Blessing & Opening Reception
Friday, September 12, 5 p.m. Blessing | 5:30-7 p.m. Opening Reception
Flaten Art Museum, Center for Art and Dance, St. Olaf College
All are invited to the 5 p.m. blessing and 5:30 p.m. opening reception for Gateway to Himalayan Art and Tashi Delek, Minnesota! Minneapolis Tibetan dance group Gyalshey Rukhag will perform and monks from the Gyuto Wheel of Dharma Monastery in Minneapolis will offer a ceremony. The opening reception begins at 5:30 p.m. with brief remarks and light refreshments. This event is free and open to the public. Free parking is available for visitors outside Buntrock Commons.
Avalokiteśvara Tibetan Buddhist Sand Mandala Residency with monks from Gyuto Wheel of Dharma Monastery
September 30 – October 5
Groot Gallery, Center for Art and Dance, St. Olaf College
- * Tuesday, September 30—Saturday, October 4. From 10 a.m.–5 p.m. daily, four Buddhist monks from the Gyuto Wheel of Dharma Monastery in Minneapolis will assemble a sand mandala depicting Avalokiteśvara, the Buddha of Compassion, in Groot Gallery. Visitors are invited to observe the mandala’s creation from the ground level or the overlook on level two. The monks will pause for lunch from approximately 1-2 p.m. each day.
- * Monday, September 29, 5-6 p.m. Living as a Refugee in Exile and a Buddhist Monk. Our partners at Carleton College welcome visitors to join Geshe Lobsang Jigmey from the Gyuto Wheel of Dharma Monastery. The program will be held at Skinner Memorial Chapel with a complimentary dinner and reception to follow in Severance Great Hall.
- * Tuesday, September 30, 10 a.m. Consecration Ceremony. Observe a 15-minute ceremony as the monks offer prayers and rituals to purify and bless the sand mandala site.
- * Tuesday, September 30, 5 p.m. Buddhist Meditation Practices. Join Geshe Lobsang Jigmey from the Gyuto Wheel of Dharma Monastery for a presentation on Buddhist Meditation Practices.

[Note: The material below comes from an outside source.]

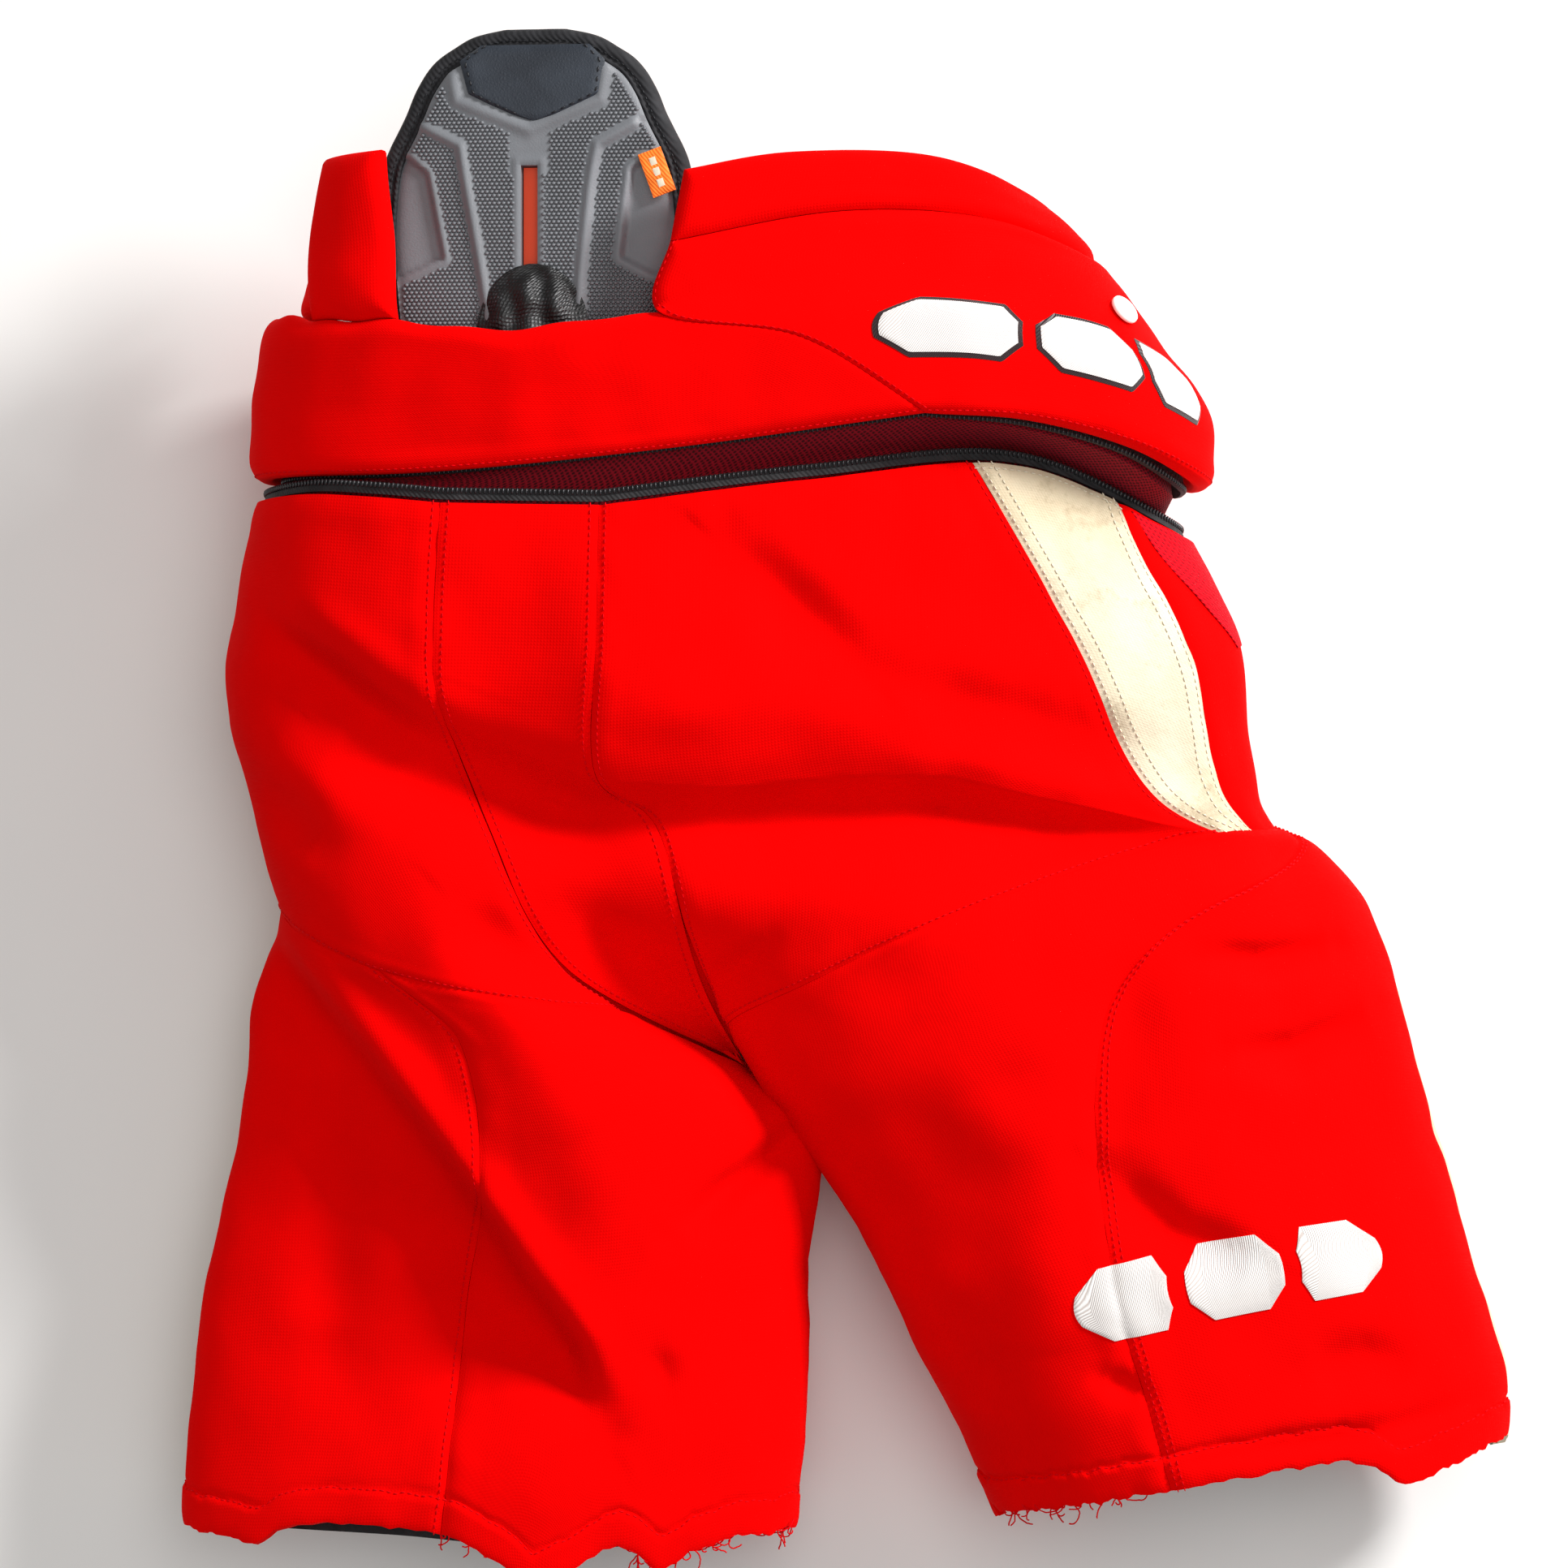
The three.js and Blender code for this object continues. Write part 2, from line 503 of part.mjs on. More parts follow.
function waist() {
  const pad = { thick: WAIST_PAD };
  panel("back_band", RED, BAND, { ...pad, from: [0], to: [1.1], v: [0, 2], cells: [13, 3] });
  panel("left_front_belt", RED, BAND, { ...pad, from: [1.1], to: [2], v: [0, 2], cells: [10, 3] });
  panel("right_hip_band", RED, WING, { ...pad, from: [0], to: [1.12], v: [0, 2.95], cells: [11, 6] });
  panel("right_kidney_wing", RED, WING, { ...pad, from: [0], to: [0.93], v: [2.95, 4], cells: [9, 3] });
  panel("right_front_belt", RED, WING, { ...pad, from: [1.12], to: [2], v: [0, 2], cells: [9, 4] });
  panel("left_kidney_wing", RED, BAND, {
    ...pad, from: [0.456, 0.48, 0.538], to: [0.685, 0.764, 0.811], v: [2, 4], cells: [4, 5],
  });
  panel("fly_tongue", RED, TONGUE, { thick: 8, from: [0], to: [1], v: [0, 1], cells: [4, 2] });
  panel("left_hip_wing", RED, HIP_WING, { thick: 12, from: [0.1], to: [1.2], v: [0, 2], cells: [6, 3] });
  const hidden = WAIST_PAD + LAYER_GAP;
  const tape = (depth) => [-1, TAPE_WIDTH - 1].map((rise) => roundWaist(BAND, WING, rise, depth, TAPE_CELLS));
  add("upper_zip_tape", between(tape(hidden), tape(hidden + TAPE_THICK)), BLACK);
  const below = TAPE_LIFT + TAPE_THICK + 6.5 * LAYER_GAP;
  const above = hidden + TAPE_THICK + 2.5 * LAYER_GAP;
  const mesh = (deeper) => [
    roundWaist(LEFT, RIGHT, 0, below + deeper, TAPE_CELLS),
    roundWaist(LEFT, RIGHT, TAPE_RISE + TAPE_WIDTH + LAYER_GAP / 2, below + deeper, TAPE_CELLS),
    roundWaist(BAND, WING, -1 - LAYER_GAP / 2, above + deeper, TAPE_CELLS),
    roundWaist(BAND, WING, TAPE_WIDTH - 1, above + deeper, TAPE_CELLS),
  ];
  add("extension_mesh", between(mesh(0), mesh(1)), MAROON);
}

// Embroidered marks: a long hexagon on the hip and one over the seam of the right leg.
function marks() {
  const raised = { depth: -MARK_THICK - 2 * FIT, thick: MARK_THICK };
  panel("hip_mark", WHITE, WING, {
    ...raised, from: [0.2, 0.12, 0.2], to: [0.84, 0.91, 0.84], v: [0.72, 1.5], cells: [10, 4],
  });
  panel("leg_mark", WHITE, RIGHT, {
    ...raised, from: [0.4, 0.376, 0.4], to: [0.71, 0.735, 0.71], v: [5.84, 6.4], cells: [8, 4],
  });
}

// ---------- spine guard ----------
// Half its width at each height above its hinge line.
const GUARD_OUTLINE = [[-12, 46], [-4, 57], [14, 64], [42, 70], [64, 72.5], [87, 74], [103, 73.5], [120, 71.5],
  [130, 68], [144, 61], [158, 55], [169, 47.5], [176, 38], [181.4, 28], [184.5, 14]];

function guardOutline(inset) {
  const side = GUARD_OUTLINE.map(([y, x]) => new THREE.Vector2(x, y));
  const round = [...side, ...side.toReversed().map((p) => new THREE.Vector2(-p.x, p.y))];
  return round.map((p, k) => {
    const before = round.at(k - 1).clone().sub(p).normalize();
    const after = round[(k + 1) % round.length].clone().sub(p).normalize();
    const along = after.sub(before).normalize();
    return [p.x - along.y * inset, p.y + along.x * inset];
  });
}

function spineGuard() {
  const guard = new THREE.Group();
  guard.position.set(GUARD_CENTRE_X, GUARD_HINGE_Y, GUARD_HEIGHT);
  guard.rotation.y = -GUARD_TILT;
  const put = (name, geometry, finish, z) => {
    const mesh = add(name, geometry, finish);
    mesh.position.z = z;
    guard.add(mesh);
    return mesh;
  };
  const slotTop = SLOT_TOP_Y - GUARD_HINGE_Y;
  const slot = (clear) => {
    const half = SLOT_WIDTH / 2 - clear;
    return rectangle(SLOT_X - half, slotTop - SLOT_LENGTH + clear, SLOT_X + half, slotTop - clear);
  };
  put("guard_board", plate(guardOutline(BINDING_WIDTH + FIT), GUARD_THICK, [slot(0)]), GREY, 0);
  put("guard_binding", plate(guardOutline(0), BINDING_THICK, [guardOutline(BINDING_WIDTH)]), BLACK, BINDING_RISE);
  put("guard_slot_insert", plate(slot(FIT), GUARD_THICK - 7), ORANGE, 2);
  const top = GUARD_THICK + FIT;
  const patch = [[-22, 176], [24, 176], [33, 169], [31.5, 154], [12, 144], [1, 141.5], [-8, 144], [-30, 154],
    [-34, 169]];
  put("guard_top_patch", plate(patch, TRIM_THICK), BLACK, top);
  const dome = Array.from({ length: 13 }, (_, k) => Math.PI * (k / 12));
  const sleeve = [[-26, 14], [26, 14], ...dome.map((a) => [26 * Math.cos(a), 50 + 26 * Math.sin(a)])];
  put("guard_mesh_sleeve", plate(sleeve, TRIM_THICK), BLACK, top);
  const tag = put("guard_tag", plate(rectangle(-5.5, -10.5, 5.5, 10.5), TRIM_THICK), ORANGE, top);
  tag.position.x = 57;
  tag.position.y = 117;
  tag.rotation.z = TAG_TURN;
  pants.add(guard);
}

// ---------- fastenings ----------
function buttons() {
  const profile = [[0, 0], [BUTTON_RADIUS - 1.5, 0], [BUTTON_RADIUS, 0.8], [BUTTON_RADIUS, BUTTON_THICK - 1],
    [BUTTON_RADIUS - 1, BUTTON_THICK], [0, BUTTON_THICK - 0.4]];
  const turned = profile.map(([r, z]) => new THREE.Vector2(r, z));
  const shape = () => new THREE.LatheGeometry(turned, 20).rotateX(Math.PI / 2);
  for (const [name, on, u, v] of [
    ["button_back_right", WING, 0.777, 2.05],
    ["button_back_left", BAND, 1.16, 1.6],
    ["button_front_right_outer", WING, 1.35, 1.55],
    ["button_front_right_inner", WING, 1.8, 1.65],
    ["button_front_left_outer", BAND, 1.5, 1.65],
    ["button_front_left_inner", BAND, 1.85, 1.65],
  ])
    mount(add(name, shape(), WHITE), on, u, v, { lift: FIT });
}

// The belt crosses the fly on the outside. Its plug slides out of the socket towards the wearer's right.
function belt() {
  const strap = { depth: -WEBBING_THICK - FIT, thick: WEBBING_THICK, v: [0.66, 1.33], cells: [6, 1] };
  panel("belt_left", BLACK, BAND, { ...strap, from: [1.68], to: [2] });
  panel("belt_right", BLACK, WING, { ...strap, from: [1.52], to: [2] });
  const middle = (BAND.point(2, 1).y + WING.point(2, 1).y) / 2;
  const left = BAND.point(2, 1).x + SEAM_GAP;
  const cavity = BUCKLE_LENGTH - 8;
  const half = BUCKLE_WIDTH / 2;
  const arm = half - 5;
  const deep = BUCKLE_LENGTH - cavity;
  const socket = [[0, -half], [BUCKLE_LENGTH, -half], [BUCKLE_LENGTH, -arm], [deep, -arm], [deep, arm],
    [BUCKLE_LENGTH, arm], [BUCKLE_LENGTH, half], [0, half]];
  const place = (mesh, x) => mesh.position.set(x, middle, BUCKLE_FLOOR);
  place(add("belt_socket", plate(socket, BUCKLE_THICK), PLASTIC), left);
  const reach = cavity - 2 * FIT;
  const tail = WING.point(2, 1).x - SEAM_GAP - left - BUCKLE_LENGTH;
  const tongue = arm - 2 * FIT;
  const plug = [[-reach, -tongue], [FIT, -tongue], [FIT, -half], [tail, -half], [tail, half], [FIT, half],
    [FIT, tongue], [-reach, tongue]];
  place(add("belt_plug", plate(plug, BUCKLE_THICK), PLASTIC), left + BUCKLE_LENGTH);
}

// The zip slider wraps the lower tape at the front. Its pull lies up the garment.
function zipSlider() {
  const tapeMiddle = TAPE_RISE + TAPE_WIDTH / 2;
  const up = LEFT.point(SLIDER_U, 0.01).distanceTo(LEFT.point(SLIDER_U, -0.01)) / 0.02;
  const v = -tapeMiddle / up;
  const [near, far] = [-TAPE_LIFT + 1, -TAPE_LIFT - TAPE_THICK - 1];
  const [low, high] = [-TAPE_WIDTH / 2 - 1.2, TAPE_WIDTH / 2 + 0.9];
  const wall = 1.2;
  const section = [[low, near], [high, near], [high, far], [low, far], [low, far - wall], [high + wall, far - wall],
    [high + wall, near + wall], [low, near + wall]];
  const along = plate(section.map(([y, z]) => [y, z]), SLIDER_LENGTH);
  const axes = [[0, 1, 0], [0, 0, 1], [1, 0, 0]].map((axis) => new THREE.Vector3(...axis));
  along.applyMatrix4(new THREE.Matrix4().makeBasis(...axes));
  along.translate(-SLIDER_LENGTH / 2, 0, 0);
  mount(add("zip_slider", along, METAL), LEFT, SLIDER_U, v);
  const root = high + wall + FIT;
  const end = root + PULL_LENGTH;
  const pull = [[-2.2, root], [2.2, root], [2.8, end - 3], [1.6, end], [-1.6, end], [-2.8, end - 3]];
  mount(add("zip_pull", plate(pull, wall).translate(0, 0, near), METAL), LEFT, SLIDER_U, v);
}

seat();
leg("right", RIGHT, LEG_TOP_RIGHT, HEM_RIGHT, { outer: [0.55, 0.447, 0.42, 0.4], stripe: [0.97, 1.16] });
leg("left", LEFT, LEG_TOP_LEFT, HEM_LEFT, { outer: [0.56, 0.545, 0.54, 0.536], stripe: [1.02, 1.2] });
waist();
marks();
spineGuard();
buttons();
belt();
zipSlider();

// The frame's origin is the bottom centre of the box round all of it.
const box = new THREE.Box3().setFromObject(pants);
const middle = box.getCenter(new THREE.Vector3());
pants.position.set(-middle.x, -middle.y, -box.min.z);

export default pants;
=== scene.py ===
"""Ice hockey pants lying on their front: cloth panels, padded waist, spine guard, zip, fastenings and stitching."""
import math

import bpy
import numpy as np
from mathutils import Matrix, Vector
from mathutils.bvhtree import BVHTree


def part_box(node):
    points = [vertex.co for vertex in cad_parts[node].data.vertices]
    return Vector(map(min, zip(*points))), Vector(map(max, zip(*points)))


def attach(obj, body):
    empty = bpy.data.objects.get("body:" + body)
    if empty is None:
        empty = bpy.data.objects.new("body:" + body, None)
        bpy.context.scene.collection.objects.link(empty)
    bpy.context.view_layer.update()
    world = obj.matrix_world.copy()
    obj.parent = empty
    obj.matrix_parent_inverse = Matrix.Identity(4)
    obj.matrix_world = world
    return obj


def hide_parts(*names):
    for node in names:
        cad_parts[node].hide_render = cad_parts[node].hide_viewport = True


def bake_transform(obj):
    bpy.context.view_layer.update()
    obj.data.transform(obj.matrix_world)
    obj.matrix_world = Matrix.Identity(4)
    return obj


bl_info = {
    "name": "Ice Hockey Pants",
    "version": (1, 0, 0),
    "blender": (4, 5, 0),
    "location": "View3D > Sidebar > Hockey Pants",
    "description": "Builds the cloth, padding, spine guard, zip and stitching of a pair of ice hockey pants",
    "category": "Object",
}

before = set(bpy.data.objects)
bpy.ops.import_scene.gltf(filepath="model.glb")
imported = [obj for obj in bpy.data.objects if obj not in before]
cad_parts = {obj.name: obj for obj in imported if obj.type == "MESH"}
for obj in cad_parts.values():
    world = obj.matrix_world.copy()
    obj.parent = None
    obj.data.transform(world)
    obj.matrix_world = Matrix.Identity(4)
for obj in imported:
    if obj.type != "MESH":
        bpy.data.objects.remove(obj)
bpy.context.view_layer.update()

# ---------- sizes, in millimetres ----------
FACE_CLOTH = 4  # nylon face with its foam backing
WAIST_PAD = 13
LAYER_GAP = 1.6
SEAT_CROWN = 148
WAIST_CROWN = 163
WAIST_FLOOR = 9
TAPE_WIDTH = 5.5
TAPE_THICK = 2
TAPE_RISE = 1.6
TAPE_LIFT = 3
GUARD_THICK = 13
GUARD_ORIGIN = (-144, 172, 121)
GUARD_TILT = 0.1
HEM_RIGHT = 8
HEM_LEFT = 9
JOIN_U = 0.36


def centre_shift():
    """The move from the pattern's own origin to the frame's, read off the tailbone pad."""
    low, high = (np.array(corner) * 1000 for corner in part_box("tailbone_pad"))
    middle = (low + high) / 2
    return np.array([middle[0] + 151, middle[1] - 87, high[2] - (SEAT_CROWN - 14)])


SHIFT = centre_shift()


def to_metres(points):
    """Points of the pattern in millimetres as points of the frame in metres."""
    return (np.asarray(points, float) + SHIFT) / 1000


# ---------- curves and skins ----------
def smooth(low, high, x):
    """A share from 0 at low to 1 at high, with level ends."""
    t = np.clip((x - low) / (high - low), 0, 1)
    return t * t * (3 - 2 * t)


def spline(points, t):
    """A Catmull-Rom curve through points, at each t counted from the first one. It runs on past both ends."""
    t = np.atleast_1d(np.asarray(t, float))
    p = np.asarray(points, float)
    if p.ndim == 2:
        p = np.broadcast_to(p, (len(t), *p.shape))
    last = p.shape[1] - 1
    p = np.concatenate([2 * p[:, :1] - p[:, 1:2], p, 2 * p[:, -1:] - p[:, -2:-1]], axis=1)
    i = np.clip(np.floor(t).astype(int), 0, last - 1)
    f = (t - i)[:, None]
    row = np.arange(len(t))
    a, b, d, e = (p[row, i + k] for k in range(4))
    return b + 0.5 * f * (d - a + f * (2 * a - 5 * b + 4 * d - e + f * (3 * b - a - 3 * d + e)))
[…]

- * Sunday, October 5, 2 p.m. Dissolution Ceremony. Observe a ceremony as the monks remove the sand, then join them in a 1-mile walk to Northfield’s Bridge Square to disperse the sand.
- Throughout the week, Interfaith Fellows from St. Olaf’s Lutheran Center will host office hours near the sand mandala site from 10 a.m. – 12 p.m., Tuesday through Saturday. The fellows are available to provide information about the sand mandala tradition within Tibetan Buddhism and field questions from visitors.
Tibetan Medicine: Intersection of Ethics, Philosophy, and Healing Lecture with Tenzin Namdul, TMD, PhD
Tuesday, November 4, 7 p.m.
Regents Hall for Natural Sciences 150
Visitors are invited to a lecture with Dr. Tenzin Namdul, University of Minnesota Assistant Professor and Director of the Tibetan Healing Initiative.